# BH class pin yardages



## Mbmadness (May 19, 2009)

Yeah start out at 20 then 30 40 50 and 60 . then try your 20 yrd pin on a 25 yrd target and see what you got . But i have a Madness mc and it is a flat shooter . I like to practice aiming at a 1 x1 inch target . When i use my 20 yrd pin at a 25 yard target i just hold at the top of the 1 x 1 inch square i aim at . Good luck


----------



## RatherBArchery (Oct 31, 2006)

I assume you are using this for field archery??? If so how do you hold for 80 yards???


----------



## pragmatic_lee (Jan 19, 2008)

RatherBArchery said:


> I assume you are using this for field archery??? If so how do you hold for 80 yards???


I've never shot pins that far, but I'd guess that you'd put your 60 yard pin on the target, make a note of the 40 yard pin's location and then put the 60 yard pin just about that location.


----------



## CherryJu1ce (Feb 25, 2005)

pragmatic_lee said:


> I've never shot pins that far, but I'd guess that you'd put your 60 yard pin on the target, make a note of the 40 yard pin's location and then put the 60 yard pin just about that location.


Bingo!

20, 30, 40, 50, and 60 yards. Hold the 60 on the 80 yard target, look where the 40 is, then move your 60 pin slightly higher than where the 40 was. Gap shooting actually really is a blast.


----------



## Bobmuley (Jan 14, 2004)

pragmatic_lee said:


> I've never shot pins that far, but I'd guess that you'd put your 60 yard pin on the target, make a note of the 40 yard pin's location and then put the 60 yard pin just about that location.


I find it easier to sight the housing in first with the black 5-ring sitting right on top of the bubble. Also makes the 70 easier to shoot since its halfway between the 60 pin and the bubble.


----------



## RatherBArchery (Oct 31, 2006)

So am I getting this correct??
Sight the top edge of the bubble at 80 then the next pin above at 60, center of gap (or there abouts) will be 70. Sounds like a plan!!!! I have been spoiled by the sure-loc for too long 
Thanks!! Keep the suggestions coming!!!


----------



## pragmatic_lee (Jan 19, 2008)

RatherBArchery said:


> So am I getting this correct??
> Sight the top edge of the bubble at 80 then the next pin above at 60, center of gap (or there abouts) will be 70. Sounds like a plan!!!! I have been spoiled by the sure-loc for too long
> Thanks!! Keep the suggestions coming!!!

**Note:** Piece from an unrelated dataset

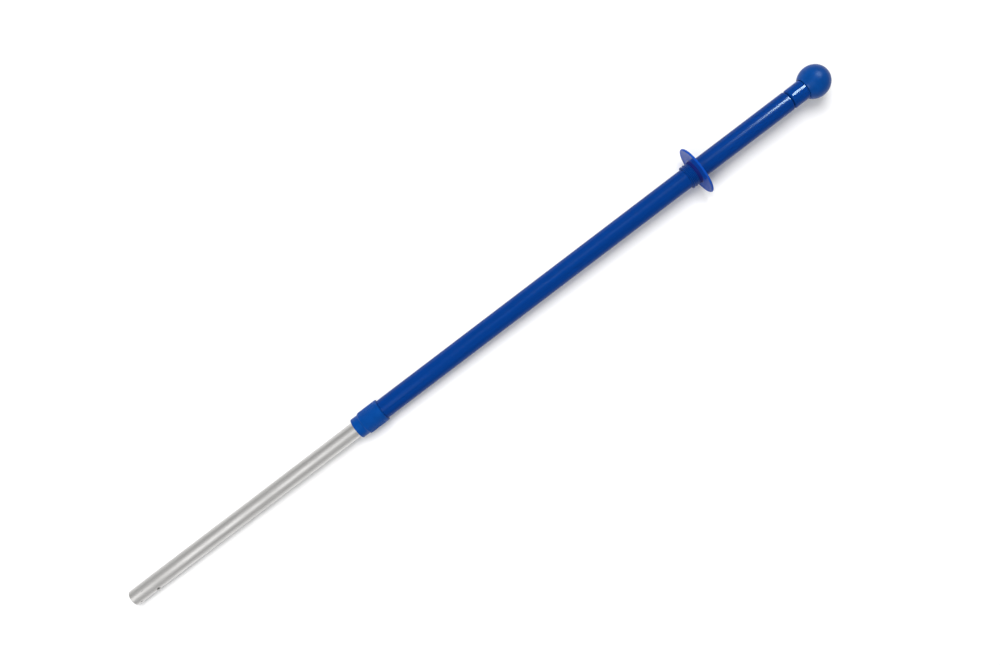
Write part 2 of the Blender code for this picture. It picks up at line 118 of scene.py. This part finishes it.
# How far apart the rings of an outline lie along the straight runs of each piece.
UPPER_TUBE_PITCH = 0.05
LOWER_TUBE_PITCH = 0.06
DRILLED_PITCH = 0.001
DRILLED_BORE_PITCH = 0.004
GRIP_PITCH = 0.0008
NOSE_PITCH = 0.003
NECK_PITCH = 0.006
# One plain band at each tube's end that the lock or the other tube hides.
HIDDEN_BAND = 0.02

BODY_OF = {node: body for body, nodes in frame["record"]["behaviour"]["bodies"].items() for node in nodes}
SLOT_OF = {part["node"]: part["material_slot"] for part in frame["record"]["subparts"]}


def ends(node):
    """Where a node starts and ends along the pole."""
    low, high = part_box(node)
    return low.x, high.x


def radius(node, facets=CAD_FACETS):
    """The radius of a turned node. Its box touches the facets, and its outline lies on their corners."""
    low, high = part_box(node)
    return (high.z - low.z) / 2 / math.cos(math.pi / facets)


AXIS_Z = sum(corner.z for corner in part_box("outer_tube")) / 2
OUTER_RADIUS = radius("outer_tube")
INNER_RADIUS = radius("inner_tube")
TOOL_END = ends("inner_tube")[0]


# Shapes


def arc(size, centre, start, end, steps):
    """Points of an outline on a circle, by angle in degrees from straight outwards towards the knob."""
    points = []
    for step in range(steps + 1):
        angle = math.radians(start + (end - start) * step / steps)
        points.append((centre[0] + size * math.cos(angle), centre[1] + size * math.sin(angle)))
    return points


def stations(size, start, end, pitch):
    """Points of an outline on a straight run along the pole, no more than pitch apart."""
    count = max(1, math.ceil(abs(end - start) / pitch))
    return [(size, start + (end - start) * step / count) for step in range(count + 1)]


def turned(name, outline, facets=FINE_FACETS, relief=None):
    """A piece whose (radius, x) points are turned round the axis. Off the axis they form a closed ring."""
    shape = bmesh.new()
    rings = []
    for size, x in outline:
        if size < ON_AXIS:
            rings.append([shape.verts.new((x, 0.0, AXIS_Z))] * facets)
            continue
        ring = []
        for facet in range(facets):
            angle = 2 * math.pi * facet / facets
            reach = relief(size, x, angle) if relief else size
            ring.append(shape.verts.new((x, reach * math.sin(angle), AXIS_Z + reach * math.cos(angle))))
        rings.append(ring)
    following = rings[1:]
    if outline[0][0] > ON_AXIS:
        following.append(rings[0])
    for near, far in zip(rings, following):
        for facet in range(facets):
            after = (facet + 1) % facets
            corners = dict.fromkeys((near[facet], near[after], far[after], far[facet]))
            shape.faces.new(list(corners))
    bmesh.ops.recalc_face_normals(shape, faces=shape.faces[:])
    mesh = bpy.data.meshes.new(name)
    shape.to_mesh(mesh)
    shape.free()
    obj = bpy.data.objects.new(name, mesh)
    bpy.context.scene.collection.objects.link(obj)
    return obj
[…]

But be very careful when/where/who you discuss this. To the best of my knowledge that is "breaking the rules".


----------



## TNMAN (Oct 6, 2009)

*Bhfs*

Serious BHFS's know more tricks than a little show dog, but not many are going to post them online. Don't bet against these guys at any distance.


----------



## jre4192 (Apr 25, 2005)

I believe that the vertical wire in a spot hogg becomes a pretty handy aiming point as well in these situations.


----------



## dncx (Jul 11, 2005)

If you were to aim off of your bubble,keep it to yourself cuz the rules state that you can only have 5 aiming points,and there are guys that will rat you out!


----------



## sharkred7 (Jul 19, 2005)

dncx said:


> If you were to aim off of your bubble,keep it to yourself cuz the rules state that you can only have 5 aiming points,and there are guys that will rat you out!


Yeah, but prove it

There are many ways to use the system that is in place. By letting in a sight housing taht automatically gave at least 2 more refence points. I can tell you that serious BHFS archers know where their arrows hit at all distances and arrow drop.

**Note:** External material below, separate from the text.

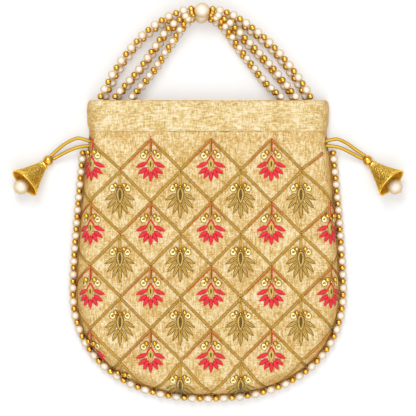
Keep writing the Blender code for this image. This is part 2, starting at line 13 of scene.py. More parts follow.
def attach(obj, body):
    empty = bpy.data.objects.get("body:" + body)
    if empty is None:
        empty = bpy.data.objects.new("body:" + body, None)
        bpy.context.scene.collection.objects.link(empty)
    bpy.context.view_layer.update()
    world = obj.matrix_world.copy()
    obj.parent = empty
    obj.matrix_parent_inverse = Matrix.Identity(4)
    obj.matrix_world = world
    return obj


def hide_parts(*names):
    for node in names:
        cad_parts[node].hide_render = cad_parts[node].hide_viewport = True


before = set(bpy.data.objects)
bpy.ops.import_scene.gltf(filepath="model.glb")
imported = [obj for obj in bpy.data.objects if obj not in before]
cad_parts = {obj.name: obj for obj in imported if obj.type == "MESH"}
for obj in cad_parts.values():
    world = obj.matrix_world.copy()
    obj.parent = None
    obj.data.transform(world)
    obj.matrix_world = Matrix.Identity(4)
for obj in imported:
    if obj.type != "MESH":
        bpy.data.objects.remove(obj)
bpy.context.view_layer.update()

# Lengths are written in millimetres and made metres where a mesh is built
MM = 0.001

# The photograph's frame: its middle looks straight down at this point, 312 mm wide
VIEW_WIDTH = 312.0
VIEW_CENTRE = (0.0, -3.9, 7.0)
CAMERA_HEIGHT = 2500.0
SENSOR = 36.0

# Bag, the same sizes as the solids have
CLOTH = 0.9
EDGE_ROUND = 9.0
SEAM_Z = 1.2
TOP_Z = 14.8
RISE = TOP_Z - SEAM_Z
HALF_WIDTH = 98.3
WIDEST_Y = -63.9
BOTTOM_Y = -143.7
PANEL_TOP_Y = 53.1
SHOULDER_HALF_WIDTH = 89.2
TAPER_POWER = 1.33
ROUND_POWER = 2.3
HEM_LOW_Y = 53.4
HEM_TOP_Y = 76.8
HEM_BOW = 1.8
HEM_FOLD = 1.2
HEM_TUCK = 0.5
SLIT_LOW = (84.0, 39.2)
SLIT_HIGH = (94.0, 48.9)
SLIT_TOP_Z = 10.4
PUFF = 0.75
PUFF_REACH = 3.4

# The panel's top goes under the band, and both meet this high over the bag's form
JOIN_LIFT = 0.3
TUCK = 1.5
TUCK_TOP_Y = 55.6

# Length of cloth over the rounded edge, from the flat of the panel down to the seam
EDGE_ARC = math.pi / 2 * math.sqrt((EDGE_ROUND ** 2 + RISE ** 2) / 2)

# Lattice of couched cords and the motifs in it
LATTICE_X = 2.2
LATTICE_TOP_Y = 48.2
DIAMOND_WIDTH = 45.1
DIAMOND_HEIGHT = 47.6
LATTICE_ROWS = 9
LATTICE_REACH = 9
COUCHED_R = 0.42
COUCHED_APART = 0.38
COUCHED_LIFT = 0.45
EDGE_R = 0.34
EDGE_APART = 0.76
EDGE_LIFT = 0.2
RED_LINE_R = 0.48
RED_LINE_LOW = 0.62
RED_LINE_LIFT = 0.62
CORNER_GAP = 0.5
STITCH_STEP = 1.2
STEM_R = 0.5
MOTIF_MIDDLE = 17.0
MOTIF_INWARD = 0.25
MOTIF_BALL_R = 1.9
MOTIF_SEED_R = 0.95
SEQUIN_R = 1.55
SEQUIN_WIRE_R = 0.95
PETAL_WIDTH = 3.5
PETAL_RISE = 1.05
FINGER_WIDTH = 3.5
RIB_WIDTH = 1.1
RIB_RISE = 0.55
WELT_R = 1.0
WELT_OUT = 0.7
WELT_Z = 1.05
WELT_TOP_Y = 38.6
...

You can set up a sight that is legal (too the letter of the rules) and never have to hold off paper at any distaance.


----------



## RatherBArchery (Oct 31, 2006)

The season is fast approaching, any other help??


----------



## Ron Meadows (Aug 17, 2005)

I've seen the bows of some of the countries best pin shooters and several of them have lines filed in the top of their peep sites to use as a rear alignment point.....over the peep and top of the bubble for 80, through the peep and top of the level for 70, and then the pins set from 20 thru 60....try it....works like a charm!!! 



sharkred7 said:


> Yeah, but prove it
> 
> There are many ways to use the system that is in place. By letting in a sight housing taht automatically gave at least 2 more refence points. I can tell you that serious BHFS archers know where their arrows hit at all distances and arrow drop.
> 
> You can set up a sight that is legal (too the letter of the rules) and never have to hold off paper at any distaance.


----------



## RatherBArchery (Oct 31, 2006)

I am using a 5/16" Meta, frames my CJ sight guard perfectly, wonder if over the peep would work for such a large peep???


----------



## sharkred7 (Jul 19, 2005)

RatherBArchery said:


> I am using a 5/16" Meta, frames my CJ sight guard perfectly, wonder if over the peep would work for such a large peep???


I would guess yes:wink:


----------



## sharkred7 (Jul 19, 2005)

Ron Meadows said:


> I've seen the bows of some of the countries best pin shooters and several of them have lines filed in the top of their peep sites to use as a rear alignment point.....over the peep and top of the bubble for 80, through the peep and top of the level for 70, and then the pins set from 20 thru 60....try it....works like a charm!!!


Filing the top of the peep is a sure way to get busted. There are some that would rather beat you by calling foul than beat you outright. Personally I would nevercheck out some ones equipment. I worry about my own game, I an the only one that can beat me. 

People will always try to stretch the rules, don't get caught. It happened this year at Vegas again, some one movedtheir sight on the last day. I didn't see it but my wife did, this person is some one whos knows better also.
They were so far out of it it did not matter though:wink:
John


----------



## rogersaddler (Feb 4, 2009)

*bh class pin yardages*

I set my pins 25-65 makes the bunny target easier for me with my set up. and I also aim on a imaginary spot on my vertical line for the odd yardages works good for me. Glad too see there is still some pin shooters left out there. it seem to be a dieing art


----------



## subconsciously (Aug 22, 2009)

20-30-40-50-65

shoot the 65 at 65
65 top of spot at 70
65 bottom of spot at 60

that how ive done it for years.


----------



## CRAZYRICK1 (Dec 26, 2009)

pragmatic_lee said:


> I've never shot pins that far, but I'd guess that you'd put your 60 yard pin on the target, make a note of the 40 yard pin's location and then put the 60 yard pin just about that location.


Thats how I've been doing it


----------